Anodyne
Thursday, September 04, 2008
 

Peter Paul Rubens, The Entombment, c. 1612

Three Anecdotes

1. Neaera doesn't want a symphonic art, or a totalized, overdetermined one, just something capable of blowing through the local hothouse atmosphere like a summer shower. Half-listening in between the demands of the ringing phone and the back-to-school hordes seeking Atwood and Bronte and Orwell and Harry Potter I recall my friend Pete describing Evan Lee's photographs in an old essay, remarking on their visible lack of intention, their refusal to traffic in the usual cliches of signification (ie., the symbolic representation of things the art-audience already intuitively knows how to "read": the monster house; the skate park; the crushed and upturned car). Take a picture like 4 Oranges (1999; on the artist's site). This is far from my favorite Lee picture, but I would take its plain reticence -- its reluctance to speak to much beyond what it nominally signifies (color; volume; quantity) over pictures with supplementary texts that rehearse, in often exhausting and mind-numbing detail, the significance of each element of pictorial signification. Good art can be informed by research, but art objects that put research on display, or (worse) equate research depth with aesthetic efficacy, seem to me to lack faith in the representational systems that constitute them as art in the first place. Victor Burgin aside, it's hard to footnote pictures in a way that enables picture and footnote to maintain an independence from each other. In the language of power exchange, good footnoted pictures (Burgin's US 77; Douglas' black-and-white photo-text Monodrama diptychs) are switches.

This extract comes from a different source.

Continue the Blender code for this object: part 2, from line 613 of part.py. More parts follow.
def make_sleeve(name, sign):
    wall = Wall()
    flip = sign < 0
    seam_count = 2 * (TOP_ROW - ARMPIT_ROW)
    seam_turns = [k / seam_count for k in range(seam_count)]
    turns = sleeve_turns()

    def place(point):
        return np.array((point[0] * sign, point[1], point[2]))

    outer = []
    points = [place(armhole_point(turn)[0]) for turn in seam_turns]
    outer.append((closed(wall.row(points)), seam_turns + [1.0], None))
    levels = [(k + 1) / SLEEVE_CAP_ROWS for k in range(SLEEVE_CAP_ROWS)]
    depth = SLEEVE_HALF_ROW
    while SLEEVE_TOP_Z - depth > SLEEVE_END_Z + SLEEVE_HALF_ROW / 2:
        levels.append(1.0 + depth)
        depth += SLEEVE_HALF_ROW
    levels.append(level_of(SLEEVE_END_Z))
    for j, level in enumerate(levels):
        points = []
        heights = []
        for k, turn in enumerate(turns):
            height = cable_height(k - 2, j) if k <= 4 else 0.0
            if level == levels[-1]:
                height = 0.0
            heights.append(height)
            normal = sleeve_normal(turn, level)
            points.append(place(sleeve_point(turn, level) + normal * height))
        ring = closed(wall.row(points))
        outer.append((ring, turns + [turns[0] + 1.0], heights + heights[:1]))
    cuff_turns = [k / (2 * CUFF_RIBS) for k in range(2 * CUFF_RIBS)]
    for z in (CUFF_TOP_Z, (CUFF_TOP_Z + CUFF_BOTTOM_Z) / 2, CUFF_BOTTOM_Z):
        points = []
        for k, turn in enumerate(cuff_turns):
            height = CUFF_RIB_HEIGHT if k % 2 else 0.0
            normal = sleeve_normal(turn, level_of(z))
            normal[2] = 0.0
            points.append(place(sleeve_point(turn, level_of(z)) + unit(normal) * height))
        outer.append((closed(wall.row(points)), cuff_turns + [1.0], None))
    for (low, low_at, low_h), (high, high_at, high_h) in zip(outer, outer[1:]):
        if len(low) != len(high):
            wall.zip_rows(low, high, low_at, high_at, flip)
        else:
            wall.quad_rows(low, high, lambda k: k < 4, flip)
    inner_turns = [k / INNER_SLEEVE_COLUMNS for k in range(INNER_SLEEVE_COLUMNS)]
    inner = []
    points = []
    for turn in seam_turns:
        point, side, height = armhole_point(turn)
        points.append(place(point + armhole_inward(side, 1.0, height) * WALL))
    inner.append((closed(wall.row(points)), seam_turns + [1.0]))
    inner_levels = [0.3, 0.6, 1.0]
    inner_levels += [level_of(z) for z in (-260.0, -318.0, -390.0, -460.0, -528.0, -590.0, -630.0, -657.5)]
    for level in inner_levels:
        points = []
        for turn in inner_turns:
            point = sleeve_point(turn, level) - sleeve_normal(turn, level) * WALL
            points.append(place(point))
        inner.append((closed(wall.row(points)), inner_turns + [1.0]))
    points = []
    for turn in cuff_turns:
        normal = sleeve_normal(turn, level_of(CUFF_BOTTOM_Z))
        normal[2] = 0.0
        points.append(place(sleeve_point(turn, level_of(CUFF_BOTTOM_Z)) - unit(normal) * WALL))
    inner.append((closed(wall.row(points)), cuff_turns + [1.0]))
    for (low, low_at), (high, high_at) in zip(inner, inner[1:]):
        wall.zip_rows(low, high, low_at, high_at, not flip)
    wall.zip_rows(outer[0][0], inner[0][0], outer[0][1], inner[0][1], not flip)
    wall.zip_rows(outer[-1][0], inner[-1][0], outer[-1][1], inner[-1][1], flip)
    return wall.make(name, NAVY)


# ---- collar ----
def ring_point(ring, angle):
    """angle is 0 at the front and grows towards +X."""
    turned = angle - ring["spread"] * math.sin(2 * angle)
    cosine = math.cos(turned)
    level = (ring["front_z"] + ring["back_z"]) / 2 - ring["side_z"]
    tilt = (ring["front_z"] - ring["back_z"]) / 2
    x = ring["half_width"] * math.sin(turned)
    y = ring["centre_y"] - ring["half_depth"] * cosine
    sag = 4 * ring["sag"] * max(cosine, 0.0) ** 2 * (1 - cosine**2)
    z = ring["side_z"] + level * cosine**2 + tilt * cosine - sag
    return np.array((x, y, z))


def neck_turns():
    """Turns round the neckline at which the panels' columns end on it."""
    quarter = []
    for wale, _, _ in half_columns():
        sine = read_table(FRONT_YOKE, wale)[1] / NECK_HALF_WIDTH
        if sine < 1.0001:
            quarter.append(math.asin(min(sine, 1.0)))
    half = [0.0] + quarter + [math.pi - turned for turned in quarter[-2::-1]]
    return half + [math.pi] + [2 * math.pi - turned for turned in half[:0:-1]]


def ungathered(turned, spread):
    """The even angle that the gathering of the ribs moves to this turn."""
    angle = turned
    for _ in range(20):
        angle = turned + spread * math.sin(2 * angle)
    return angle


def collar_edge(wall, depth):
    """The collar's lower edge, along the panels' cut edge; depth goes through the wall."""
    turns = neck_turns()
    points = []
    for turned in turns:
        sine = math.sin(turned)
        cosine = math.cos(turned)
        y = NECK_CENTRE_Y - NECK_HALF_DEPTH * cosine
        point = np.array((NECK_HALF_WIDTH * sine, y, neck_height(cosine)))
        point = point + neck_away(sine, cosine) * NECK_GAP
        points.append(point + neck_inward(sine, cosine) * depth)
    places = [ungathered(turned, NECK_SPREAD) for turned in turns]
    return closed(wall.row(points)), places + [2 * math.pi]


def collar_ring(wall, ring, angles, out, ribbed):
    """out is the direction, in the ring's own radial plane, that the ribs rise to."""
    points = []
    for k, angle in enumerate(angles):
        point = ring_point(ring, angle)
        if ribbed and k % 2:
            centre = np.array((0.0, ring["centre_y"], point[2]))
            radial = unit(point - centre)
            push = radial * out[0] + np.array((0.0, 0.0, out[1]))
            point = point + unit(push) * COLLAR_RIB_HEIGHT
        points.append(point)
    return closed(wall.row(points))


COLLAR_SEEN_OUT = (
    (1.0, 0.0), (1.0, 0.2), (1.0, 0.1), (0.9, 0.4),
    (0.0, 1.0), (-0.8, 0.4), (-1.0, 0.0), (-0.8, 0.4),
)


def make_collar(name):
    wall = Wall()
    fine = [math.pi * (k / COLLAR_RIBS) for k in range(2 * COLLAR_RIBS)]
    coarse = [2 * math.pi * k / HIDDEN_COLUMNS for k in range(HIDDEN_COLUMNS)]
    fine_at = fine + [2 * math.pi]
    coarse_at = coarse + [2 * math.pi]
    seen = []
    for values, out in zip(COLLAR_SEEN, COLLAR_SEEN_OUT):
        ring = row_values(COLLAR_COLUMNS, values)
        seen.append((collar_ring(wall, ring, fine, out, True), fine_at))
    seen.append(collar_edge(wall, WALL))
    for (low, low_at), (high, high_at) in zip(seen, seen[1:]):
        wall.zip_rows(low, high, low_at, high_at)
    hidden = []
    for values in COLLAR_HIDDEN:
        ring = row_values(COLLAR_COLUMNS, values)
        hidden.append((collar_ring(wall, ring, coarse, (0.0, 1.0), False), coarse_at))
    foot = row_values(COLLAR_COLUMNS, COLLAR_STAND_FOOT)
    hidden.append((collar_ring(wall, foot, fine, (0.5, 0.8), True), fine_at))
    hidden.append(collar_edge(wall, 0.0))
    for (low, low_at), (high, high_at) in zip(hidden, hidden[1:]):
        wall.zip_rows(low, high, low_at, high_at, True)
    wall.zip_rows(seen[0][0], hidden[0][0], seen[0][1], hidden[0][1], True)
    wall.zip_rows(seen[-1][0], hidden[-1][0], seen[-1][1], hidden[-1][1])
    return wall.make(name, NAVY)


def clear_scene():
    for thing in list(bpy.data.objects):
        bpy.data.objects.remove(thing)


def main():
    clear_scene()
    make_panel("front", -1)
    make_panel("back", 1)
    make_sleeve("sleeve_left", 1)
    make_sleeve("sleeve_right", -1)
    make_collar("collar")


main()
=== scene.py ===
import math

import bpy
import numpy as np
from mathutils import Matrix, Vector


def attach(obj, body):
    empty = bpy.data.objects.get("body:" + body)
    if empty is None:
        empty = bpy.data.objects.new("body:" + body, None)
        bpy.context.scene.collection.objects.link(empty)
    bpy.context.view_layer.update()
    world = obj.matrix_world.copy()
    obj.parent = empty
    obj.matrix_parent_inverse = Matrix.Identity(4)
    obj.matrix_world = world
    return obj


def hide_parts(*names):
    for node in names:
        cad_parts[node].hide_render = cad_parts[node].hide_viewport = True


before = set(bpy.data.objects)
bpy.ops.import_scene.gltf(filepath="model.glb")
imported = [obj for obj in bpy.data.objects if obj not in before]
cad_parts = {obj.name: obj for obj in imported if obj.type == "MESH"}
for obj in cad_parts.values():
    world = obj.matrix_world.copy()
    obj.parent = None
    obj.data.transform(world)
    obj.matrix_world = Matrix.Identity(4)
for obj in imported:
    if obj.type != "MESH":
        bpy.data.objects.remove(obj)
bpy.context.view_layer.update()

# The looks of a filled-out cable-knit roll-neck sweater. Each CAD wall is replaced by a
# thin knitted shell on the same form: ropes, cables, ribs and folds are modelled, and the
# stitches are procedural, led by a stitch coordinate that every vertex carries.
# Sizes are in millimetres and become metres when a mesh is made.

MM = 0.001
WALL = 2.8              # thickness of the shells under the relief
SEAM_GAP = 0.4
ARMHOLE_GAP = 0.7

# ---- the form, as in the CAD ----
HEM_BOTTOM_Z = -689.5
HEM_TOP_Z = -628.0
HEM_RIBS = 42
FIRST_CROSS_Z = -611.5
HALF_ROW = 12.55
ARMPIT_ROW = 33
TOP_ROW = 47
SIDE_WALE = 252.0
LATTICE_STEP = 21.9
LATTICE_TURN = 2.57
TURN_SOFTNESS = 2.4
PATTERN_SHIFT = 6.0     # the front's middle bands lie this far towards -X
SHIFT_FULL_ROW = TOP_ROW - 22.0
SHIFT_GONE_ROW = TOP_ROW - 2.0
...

2. "I have to do it first to not do it," says Isabelle Pauwels, frowning at me from under her paint-splattered ballcap. (The question of externalizing one's concept of art as form and thereby changing it).

3. "Meaninglessness." Freedom from intention. The canon's usefulness only as an aid to plain sight (bright blue and purple pigments; space tipped, a la a Cubist table; cracked driveway concrete). Realism's demand to look and not reflexively prejudge. The "dead weight" of Rubens' Christ and his green skin. And John, in his red robe, who notices and doesn't turn away.